Shipping through the Strait of Hormuz is recovering after months of disruption, helping push oil prices back toward pre-war levels even as geopolitical risks remain.

BNN Bloomberg spoke with Stewart Glickman, director of equity research at CFRA, about how improving shipping activity is affecting crude prices, why volatility could persist through the rest of 2026, and why he expects lower oil prices in 2027.

Key Takeaways

  • Shipping through the Strait of Hormuz is recovering but remains well below pre-war levels, leaving the risk of further supply disruptions.
  • Oil prices could remain volatile through the second half of 2026 as shipping conditions stabilize and geopolitical tensions continue.
  • Global oil supply is expected to outpace demand in 2027, putting downward pressure on crude prices.
  • China’s drawdown of domestic oil inventories helped limit upward pressure on crude prices during the conflict.
  • Energy producers remain highly exposed to swings in commodity prices because they have little control over the price of oil.
Stewart Glickman, energy equity analyst & deputy research director at CFRA Research Stewart Glickman, energy equity analyst & deputy research director at CFRA Research

Read the full transcript below:

LINDSAY: Shipping through the Strait of Hormuz has reached its highest level since the Iran war broke out in late February, and as a result, oil prices are hovering near pre-war levels. Let’s get more now from Stewart Glickman, director of equity research at CFRA. It’s great to have you join us. Appreciate your time.

STEWART: Thank you, Lindsay. Happy to be here.

LINDSAY: So, traffic flowing again through the Strait, obviously not to the extent it was before the war, but are we seeing enough traffic flowing through the Strait of Hormuz to solve the problem of potential oil supply disruption again?

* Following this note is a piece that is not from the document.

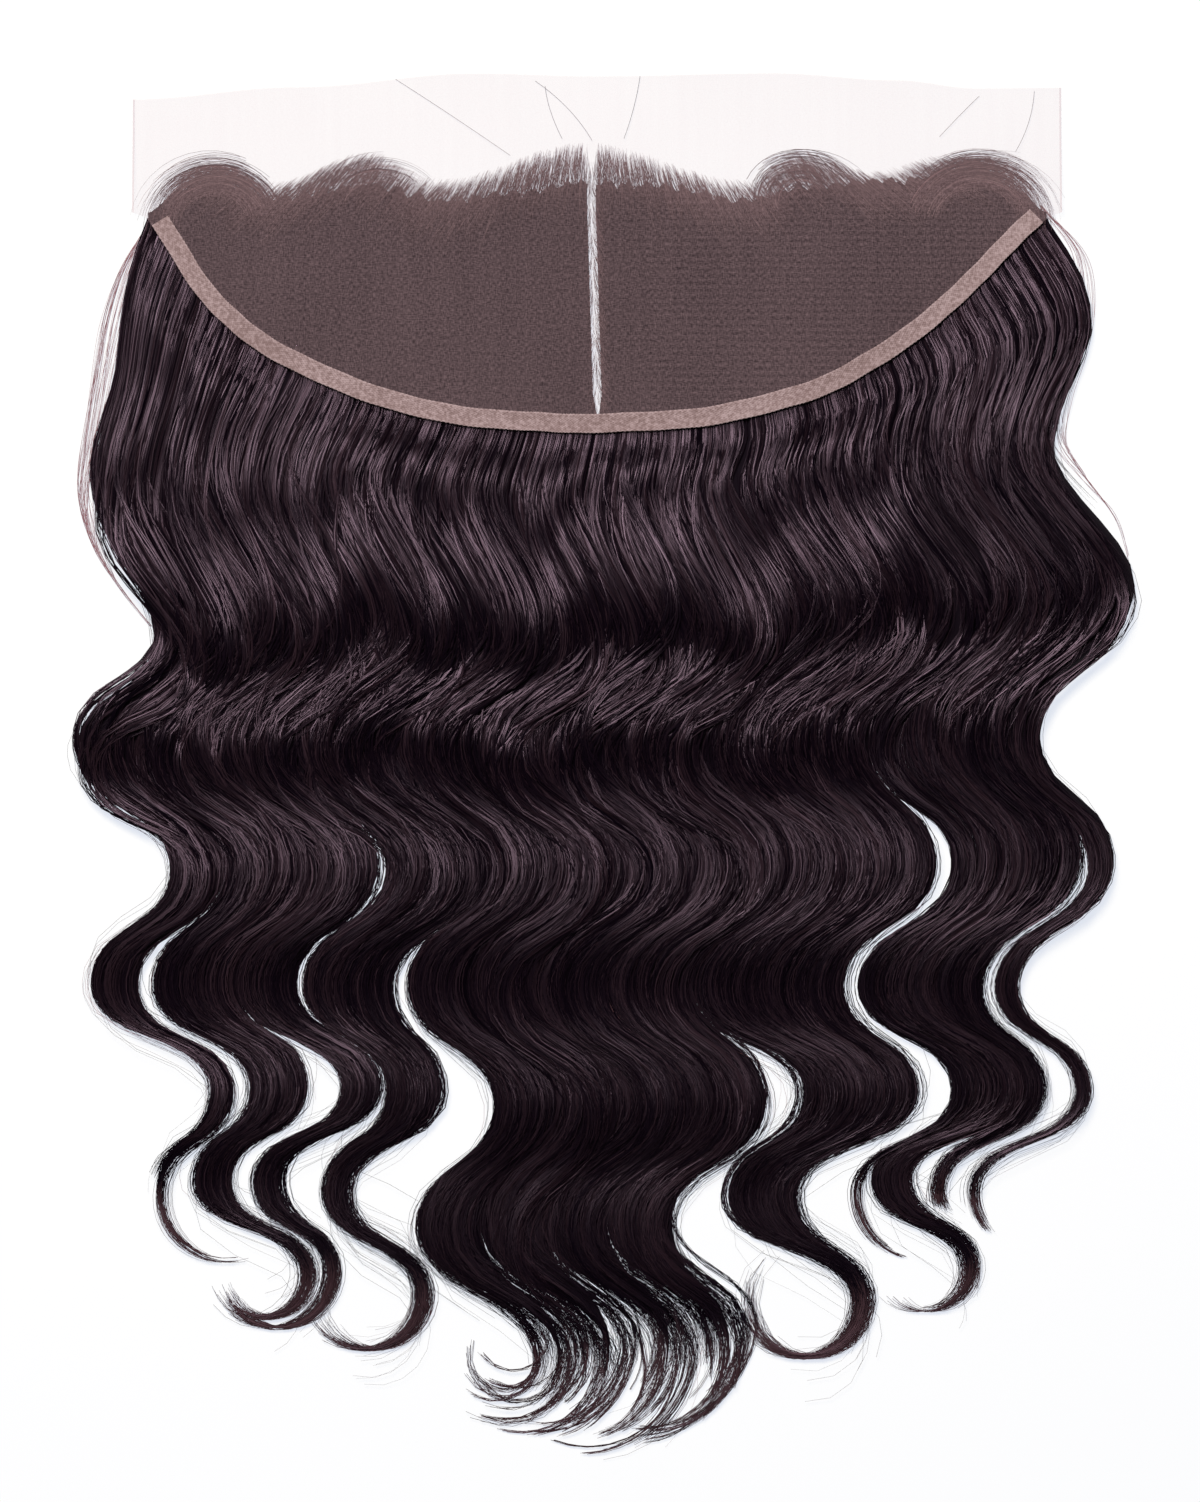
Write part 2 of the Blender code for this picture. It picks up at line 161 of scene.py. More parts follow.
def finish_mesh(name, vertices, faces, material, slot, uv=None, tone=None):
    """An object from arrays of vertices and quads, with a UV pair and a tone per vertex if given."""
    mesh = bpy.data.meshes.new(name)
    mesh.vertices.add(len(vertices))
    mesh.vertices.foreach_set("co", np.ascontiguousarray(vertices, np.float32).ravel())
    mesh.loops.add(faces.size)
    mesh.loops.foreach_set("vertex_index", np.ascontiguousarray(faces, np.int32).ravel())
    mesh.polygons.add(len(faces))
    mesh.polygons.foreach_set("loop_start", np.arange(0, faces.size, faces.shape[1], dtype=np.int32))
    mesh.update(calc_edges=True)
    mesh.shade_smooth()
    if uv is not None:
        layer = mesh.uv_layers.new(name="along")
        layer.uv.foreach_set("vector", np.ascontiguousarray(uv[faces.ravel()], np.float32).ravel())
    if tone is not None:
        mesh.attributes.new("tone", "FLOAT", "POINT").data.foreach_set("value", tone.astype(np.float32))
    mesh.materials.append(material)
    piece = bpy.data.objects.new(name, mesh)
    bpy.context.scene.collection.objects.link(piece)
    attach(piece, "root")
    return piece


def grid_faces(rows, columns, first=0):
    """Quads of a grid of rows by columns, numbered row by row."""
    corner = first + np.arange(rows - 1)[:, None] * columns + np.arange(columns - 1)[None, :]
    return np.stack((corner, corner + 1, corner + columns + 1, corner + columns), axis=-1).reshape(-1, 4)


class Value:
    """A socket in a finish, on which arithmetic adds Math nodes."""

    def __init__(self, finish, socket):
        self.finish, self.socket = finish, socket

    def math(self, operation, *others):
        return self.finish.node("Math", {"operation": operation}, *others)

    def __add__(self, other):
        return self.math("ADD", self, other)

    def __sub__(self, other):
        return self.math("SUBTRACT", self, other)

    def __rsub__(self, other):
        return self.math("SUBTRACT", other, self)

    def __mul__(self, other):
        return self.math("MULTIPLY", self, other)

    def sine(self):
        return self.math("SINE", self)

    def size(self):
        return self.math("ABSOLUTE", self)

    def above(self, limit):
        return self.math("GREATER_THAN", self, limit)

    def clamped(self):
        return self.finish.node("Clamp", {}, self)

    __radd__, __rmul__ = __add__, __mul__


class Finish:
    """A material with one Principled shader, whose constants are set on its own sockets."""

    def __init__(self, name, **constants):
        self.material = bpy.data.materials.new(name)
        self.material.use_nodes = True
        self.tree = self.material.node_tree
        self.shader = self.tree.nodes["Principled BSDF"]
        for socket, value in constants.items():
            self.shader.inputs[socket.replace("_", " ")].default_value = value

    def node(self, kind, settings, *inputs, output=0, **named):
        """A node of a kind with its settings, its sockets linked to or holding the given values."""
        made = self.tree.nodes.new("ShaderNode" + kind)
        stops = settings.pop("stops", None)
        for key, value in settings.items():
            setattr(made, key, value)
        if stops:
            ramp = made.color_ramp
            while len(ramp.elements) < len(stops):
                ramp.elements.new(0.5)
            for element, (position, colour) in zip(ramp.elements, stops):
                element.position, element.color = position, (*colour, 1.0)
        for key, value in [*enumerate(inputs), *named.items()]:
            socket = made.inputs[key.replace("_", " ") if isinstance(key, str) else key]
            if isinstance(value, Value):
                self.tree.links.new(value.socket, socket)
            else:
                socket.default_value = value
        return Value(self, made.outputs[output])

    def drive(self, socket, value):
        self.tree.links.new(value.socket, self.shader.inputs[socket])


NET_SIDE = EAR + 5.5
net = Finish("net", Roughness=0.8, Specular_IOR_Level=0.1)
net_place = net.node("TexCoord", {}, output="Object")
net_x = net.node("SeparateXYZ", {}, net_place, output=0)
net_y = net.node("SeparateXYZ", {}, net_place, output=1)
row_place = net.node("Mapping", {}, net_place, Scale=(700.0, 2200.0, 1.0))
column_place = net.node("Mapping", {}, net_place, Scale=(2200.0, 700.0, 1.0))
net_rows = net.node("TexNoise", {}, row_place, Scale=1.0, Detail=0.0)
net_columns = net.node("TexNoise", {}, column_place, Scale=1.0, Detail=0.0)
grain = (net_rows + net_columns) * 0.5
streak_place = net.node("Mapping", {}, net_place, Scale=(300.0, 14.0, 1.0))
streaks = net.node("TexNoise", {}, streak_place, Scale=1.0, Detail=1.0)
patches = net.node("TexNoise", {}, net_place, Scale=22.0, Detail=1.0)
ROW_PITCH = 0.0026
knot_rows = (net_y * (2.0 * math.pi / ROW_PITCH)).sine() * (net_x * 40.0).clamped() * 0.014
knots = net.node("Attribute", {"attribute_name": "tone"}, output="Fac")
hem = (net_x - PLAN_X / 1000.0).size().above((NET_SIDE - 0.7) / 1000.0)
cover = 0.148 + (grain - 0.5) * (0.07 + knots * 0.22) + (streaks - 0.5) * 0.035 + (patches - 0.5) * 0.05
net.drive("Alpha", cover + knot_rows * knots + hem * 0.25)
NET_STOPS = ((0.35, (0.49, 0.325, 0.33)), (0.65, (0.60, 0.395, 0.405)))
net.drive("Base Color", net.node("ValToRGB", {"stops": NET_STOPS}, grain))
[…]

STEWART: It’s a good question. So, we’re still nowhere close to square one, but we’re definitely moving in the right direction. To put it in context, before the launch of the war between the U.S. and Iran back in late February, the Strait of Hormuz was averaging roughly 138 vessels per day. That’s a combination of cargo vessels and oil tankers transiting the Strait one way or the other. We went to basically zero or low single digits for most of the last three months, but in the last few days, the transit volumes are way up. Today, or the last day we looked at, which I think was June 24, was 54 total vessels: 30 cargo tankers, 24 oil tankers. So, we’re definitely moving in the right direction, but we still have a long way to go.

LINDSAY: Still a long way to go. The latest sell-off we’re seeing, though, is that overstating the true, like, near-term fundamentals of what we’re seeing right now?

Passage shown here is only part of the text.